The inspectors noted that staff members were aware of the Corrective Services NSW strip search protocol for women that require sanitary waste disposal during a search, as well as conducting the procedure in two stages so the subject is always partially clothed at all times.
Meanwhile, the 2019 WA report found that close to 900,000 strip searches had been carried out within that state’s facilities over a five year period, with only 571 contraband goods being found – none of which were drug- or weapons-related.
And only a few of the strip searches being carried out within Australian prisons are ever informed by intelligence or a reasonable suspicion, which means the procedure is used as a method of deterrence, despite comparative studies showing it doesn’t work.
But the practice is commonly understood to be both traumatising in itself and retraumatising for survivors of sexual assault.
The rights of the detained
Australia is currently preparing for the implementation of the provisions of Optional Protocol to the Convention Against Torture (OPCAT), which will see independent oversight bodies inspecting this country’s places of detention, with a view to preventing human rights abuses before they occur.
And with this United Nations overseen system of upholding the rights of those deprived of their liberty soon coming, Caruana, as the coordinator of the local OPCAT network, believes the days of routinely strip searching prisoners could be limited.
As he points out, Victorian Ombudsman Deborah Glass carried out a 2017 inspection of the Dame Phyllis Frost Centre – her state’s main women’s prison – using OPCAT standards. And she recommended the facility abolish its practice of routinely strip searching women around visits.
Although initially ignored, Glass’ suggestion was taken up by the facility. And the Ombudsman also stressed that in ditching these searches, authorities should look to other means of screening people for contraband, especially as it’s clear that illicit items are entering the prison via other means.
The WA Inspector of Custodial Services outlined that there are now technologies – such as body scanners and X-rays – that make strip searches redundant.

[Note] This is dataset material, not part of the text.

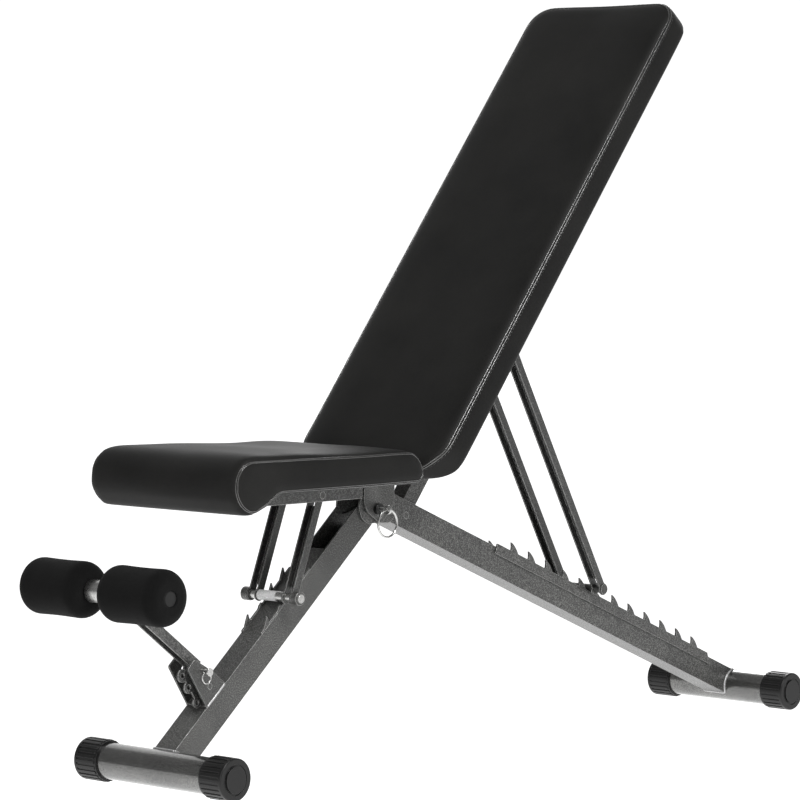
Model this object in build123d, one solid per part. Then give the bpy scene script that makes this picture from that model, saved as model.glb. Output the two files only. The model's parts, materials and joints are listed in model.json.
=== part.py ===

However, it also set out that the state’s justice department is reluctant to trial these new technologies.
Akin to sexual assault
“The Qatar incident has been appropriately described by officials as ‘offensive, grossly inappropriate treatment’,” Caruana continued, adding that while this incident “correctly solicited sympathy and deep concern”, when it comes to prisoners, it’s simply “accepted as normal practice”.
One woman experiencing strip search in the facility in Townsville said she “came away from it feeling like she had been sexually abused”, while a woman in the Dame Phyliss Frost Centre likened the procedure to “sexual assault”.
“These descriptors used by prisoners are no different to those descriptors used by the women in Qatar,” Caruana concluded.
“Whether in a prison or on a plane tarmac, the practice does not discriminate in its degrading and traumatic impact, however we must question why we seem to do so when it comes to who is worthy of our righteous indignation and sympathy.”